Kurald Galain: If you know in advance, you'll purposedly make a crippled build? That can bite you in the ass when you need more manpower, and your hope of survival falls in the hand of some useless idiot that *you* helped make :smallamused: Yes, as a DM, I'd make these kind of situation. A lot.

Kurald Galain
2008-03-19, 01:06 PM
Kurald Galain: If you know in advance, you'll purposedly make a crippled build?
I was under the impression that this was an arena match, not an adventure situation.

That is not to say that I would do that in practice; rather, I was looking for ways to break this (novel) ruleset, because such suggestions might serve in improving the ruleset.

SamTheCleric
2008-03-19, 01:12 PM
Yeah, I need to find a way to prevent completely unplayable characters.

Starsinger
2008-03-19, 01:40 PM
Yeah, I need to find a way to prevent completely unplayable characters.

Zincorium had it right, don't tell them they're switching. Or, if they already know that they're supposed to switch, don't tell them that its a competition. And if they know the whole deal.. then well you might be a bit screwed.

Ascension
2008-03-19, 02:50 PM
I'm going to third this... don't tell them they're switching characters. Let them optimize the heck out of their character sheets, then tell 'em to pass 'em on down the line.

Though, even if I knew the conditions in advance, I would do what playswithfire suggested... give them a good-but-flawed build... and I'd roleplay it to the hilt with repeated "Only I am allowed to defeat you!" sort of rival remarks.

I'd also run it at lower level and in teams, but mix up the team members as well as the character sheets.
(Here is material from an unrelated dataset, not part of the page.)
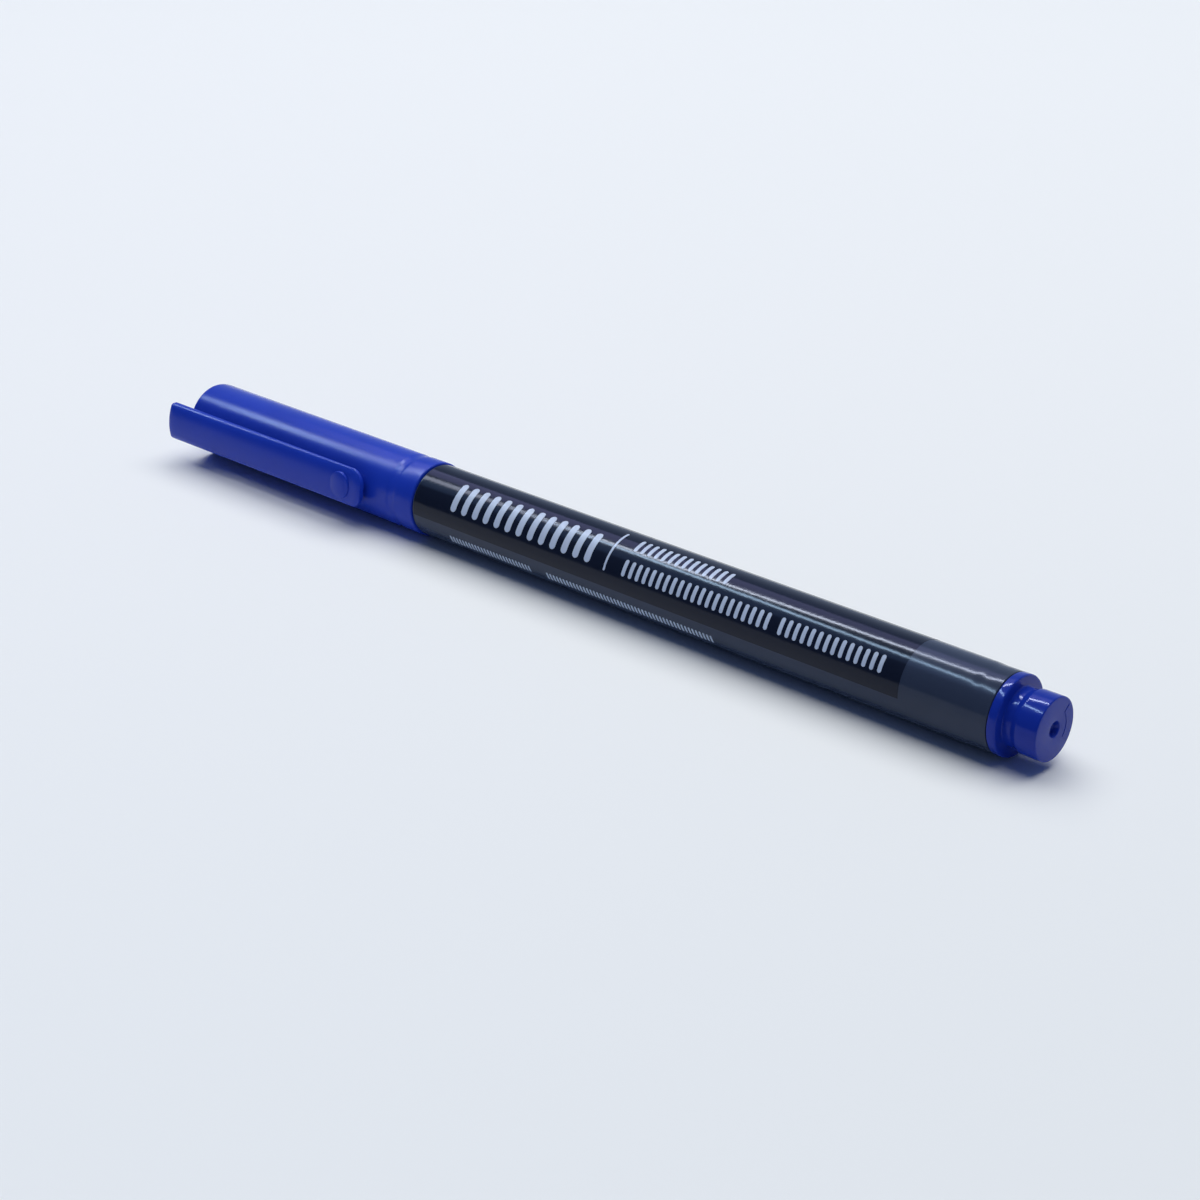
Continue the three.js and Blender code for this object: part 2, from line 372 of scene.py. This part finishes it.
def print_row(first, last, count, low, height, rise):
    """A row of equal upright bars with gaps as long as the bars, between two stations."""
    pitch = (last - first) / (count - 0.5)
    for k in range(count):
        print_bar(marks, first + k * pitch, 0.5 * pitch, low, height, rise)


print_row(52.4, 76.6, 13, 21, 4.1, on_film)
print_bar(marks, 78.9, 0.32, 18.5, 6.0, on_film)
print_row(81.8, 96.2, 14, 61, 2.1, on_film)
print_row(81.8, 104.1, 21, 20, 2.1, on_film)
print_row(105.6, 120.1, 14, 20, 2.1, on_film)
print_row(52.2, 66.4, 26, -36, 1.2, PRINT_GAP)
print_row(69.3, 96, 48, -36, 1.2, PRINT_GAP)
white_print = finish_mesh("print_marks", marks)
white_print.data.materials.append(moulded_plastic("print_white", PRINT_WHITE, 0.25, peel=0.03))
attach(white_print, "root")

# Ink core: polyester fibres bundled into a rod, soaked with ink, and bored for the nib's back end.
# It lies loose in the barrel between the nose and the plug's spigot.
INK_BLUE = (0.012, 0.016, 0.16)
CORE_RADIUS = 2.95
NIB_HOLE = 1.15
ALONG_SCALE = 60
ACROSS_SCALE = 4200
core_start, core_end = span("ink_core")
nib_start, nib_end = span("nib")


def fibre(name, colour, gloss=0.8):
    """Bundled fibres running along the pen: streaks in the colour and in the surface."""
    material, wire, shader = new_material(name)
    spot = wire.node("ShaderNodeTexCoord", output=3)
    stretch = wire.node("ShaderNodeMapping", None,
                        {"Vector": spot, "Scale": (ALONG_SCALE / ACROSS_SCALE, 1, 1)})
    streaks = wire.node("ShaderNodeTexNoise", None,
                        {"Vector": stretch, "Scale": ACROSS_SCALE, "Detail": 4})
    blots = wire.node("ShaderNodeTexNoise", None, {"Vector": spot, "Scale": 300, "Detail": 4})
    dark = [0.45 * c for c in colour] + [1]
    light = [min(1, 1.7 * c) for c in colour] + [1]
    mixing = 0.6 * streaks + 0.4 * blots
    base = wire.node("ShaderNodeMix", {"data_type": "RGBA"}, {0: mixing, 6: dark, 7: light}, 2)
    bump = wire.node("ShaderNodeBump", None, {"Strength": 0.5, "Distance": 0.0001, "Height": streaks})
    connect(shader, Base_Color=base, Roughness=gloss + 0.15 * blots, Normal=bump)
    return material


core = turned("ink_core_rod", [
    (core_start, NIB_HOLE, 0.1), (core_start, CORE_RADIUS, 0.25), (core_end, CORE_RADIUS, 0.25),
    (core_end, 0, 0), (nib_end + 0.8, 0, 0), (nib_end + 0.8, NIB_HOLE, 0.3),
])
core.data.materials.append(fibre("ink_soaked_fibre", INK_BLUE))
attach(core, "root")
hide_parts("ink_core")

# Core wrap: a thin polypropylene film round the fibre bundle, open at both ends. It keeps the ink off
# the barrel's wall.
WRAP_INSIDE = CORE_RADIUS + 0.2
WRAP_OUTSIDE = CORE_RADIUS + 0.3
core_wrap = turned("core_wrap", [
    (core_start, WRAP_INSIDE, 0.02), (core_start, WRAP_OUTSIDE, 0.04),
    (core_end, WRAP_OUTSIDE, 0.04), (core_end, WRAP_INSIDE, 0.02),
])
core_wrap.data.materials.append(moulded_plastic("clear_wrap", (0.55, 0.6, 0.7), 0.15))
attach(core_wrap, "root")
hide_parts("core_film")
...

Bob, Joe, and Frank signed up for a team and made character sheets as a team, but right before the tourney begins you hand Bob Hank's character sheet and stick him in a team with Sue and Beth. They have... say... seven minutes to familiarize themselves with the new character and the new teammates.
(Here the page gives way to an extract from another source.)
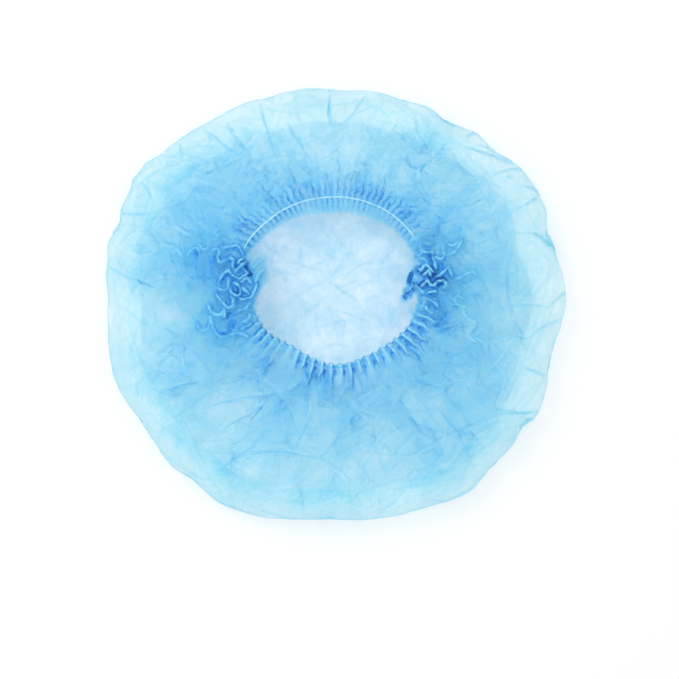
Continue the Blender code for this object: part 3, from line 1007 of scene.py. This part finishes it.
@dataclass
class LooseCloth:
    """The loose cloth of the cap: the flat crown, the outer edge and the puffed way back in.

    shaded_base_finish is that of the flat crown, which shows in the opening: a greyer copy of the
    cloth's colours, for painted shade under the puffed cloth around it. flow_stretch is below 1,
    so that the crumples run longer outwards than across.
    """

    plan: Plan
    finish: NonwovenFinish
    shaded_base_finish: NonwovenFinish
    seed: int = 11
    rings: int = 196
    base_rings: int = 130
    base_step: int = 2
    puff_noise: float = 0.0035
    flow_stretch: float = 0.5
    fade_size: float = 0.016
    crease_width: float = 0.0060
    crease_rise: float = 0.0030
    crease_dark: float = 1.9
    lit_shadow: float = 1.2
    ragged: float = 0.10
    lopsided: float = 0.045
    lopsided_at: float = 225.0
    shade_strength: float = 2.0
    valley_layers_and_shade: float = 2.0
    mottled: float = 0.32
    faceted: float = 0.95
    edge_layers: float = 1.3
    base_creases: int = 170
    base_layers: float = 1.05

    def __post_init__(self) -> None:
        """Start the random values and the creases."""
        self.draw = np.random.default_rng(self.seed)
        self.crumple = Crumple(self.seed + 1)

    def meridian(self) -> tuple[np.ndarray, np.ndarray, np.ndarray, np.ndarray, np.ndarray]:
        """The rings from the crown's edge to the elastic.

        Returns:
            For each ring: its way along the cloth in metres, whether it is on the under side, its
            share of the way along that side, and its puff and rim shares.
        """
        radius = (self.plan.width + self.plan.depth) / 4
        way = radius - (self.plan.opening_width + self.plan.opening_depth) / 4
        inset = np.array([(1 - s.share) * radius if s.under else s.share * way for s in SECTIONS])
        side = np.array([-1.0 if s.under else 1.0 for s in SECTIONS])
        puff = np.array([s.puff for s in SECTIONS])
        rim = np.array([s.rim for s in SECTIONS])
        height = puff * self.plan.puff_height + rim * (self.plan.rim_height - self.plan.puff_height)
        knots = np.concatenate([[0], np.cumsum(np.hypot(np.diff(inset * side), np.diff(height)))])
        at = knots[-1] * (1 - (1 - np.linspace(0, 1, self.rings)) ** 1.25)
        turn = knots[[s.under for s in SECTIONS].index(0)]
        inset_at = np.maximum(through(knots, inset, at), 0)
        under = at < turn
        share = np.minimum(np.where(under, 1 - inset_at / radius, inset_at / way), 1.0)
        return at, under, share, through(knots, puff, at), through(knots, rim, at)

    def smooth_form(self) -> tuple[Sheet, np.ndarray, np.ndarray, np.ndarray]:
        """The smooth form of the loose cloth, with its main folds.

        Returns:
            The sheet, each ring's share over the cap (0 under it), each point's distance from
            the elastic in plan, and its place on the cloth laid out flat.
        """
        plan = self.plan
        at, under, share, puff, rim = self.meridian()
        lap = plan.along(RIM, "lap")
        saddle = plan.along(RIM, "saddle")
        edge = plan.rim_line - plan.outwards * (plan.lap_reach * lap)[:, None]
        rise = plan.rim_height + plan.lap_lift * lap - plan.puff_height
        points = np.zeros((len(share), plan.columns, 3))
        over = np.where(under, 0.0, share)
        for index, part in enumerate(share):
            within = plan.outline_line * (1 - part) + edge * part
            points[index, :, :2] = plan.outline_line * part if under[index] else within
            points[index, :, 2] = puff[index] * plan.puff_height + rim[index] * rise
        distance = np.linalg.norm(points[:, :, :2] - plan.rim_line[None], axis=2)
        near = eased((over - 0.62) / 0.30)[:, None]
        points[:, :, 2] -= plan.saddle_depth * saddle[None] * near
        groove = (plan.elastic_radius + plan.seat_gap) * (1 - lap)[None]
        points[:, :, 2] -= groove * (1 - eased(distance / 0.005)) * (over > 0.5)[:, None]
        points[:, :, 2] += self.folds(over) * (~under)[:, None]
        middle = np.array([0, plan.opening_shift])
        rim_reach = np.linalg.norm(plan.rim_line - middle, axis=1)[None]
        laid_out = rim_reach + self.flow_stretch * (at[-1] - at)[:, None]
        flow = unit(plan.outline_line - middle)[None] * laid_out[:, :, None]
        return Sheet(points), over, distance, flow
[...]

That'll practically kill all your powergaming right there. It'll come down to off-the-cuff teamwork and last minute improvisation.

Megafly
2008-03-19, 02:53 PM
Why not tell them that character assignment is random. They might get their own char back.

GoodbyeSoberDay
2008-03-19, 07:25 PM
Why not tell them that character assignment is random. They might get their own char back.If that were the case, the optimized build would probably be an ostensibly weak character who has some well-hidden combo.

Duke of URL
2008-03-20, 07:08 AM
If you are going to tell them about it, make it clear that there are two "winners" -- the one who played the winning build, and the one who came up with it. The overall winner would be the player who had the best combined finish of the character he played and the character he created.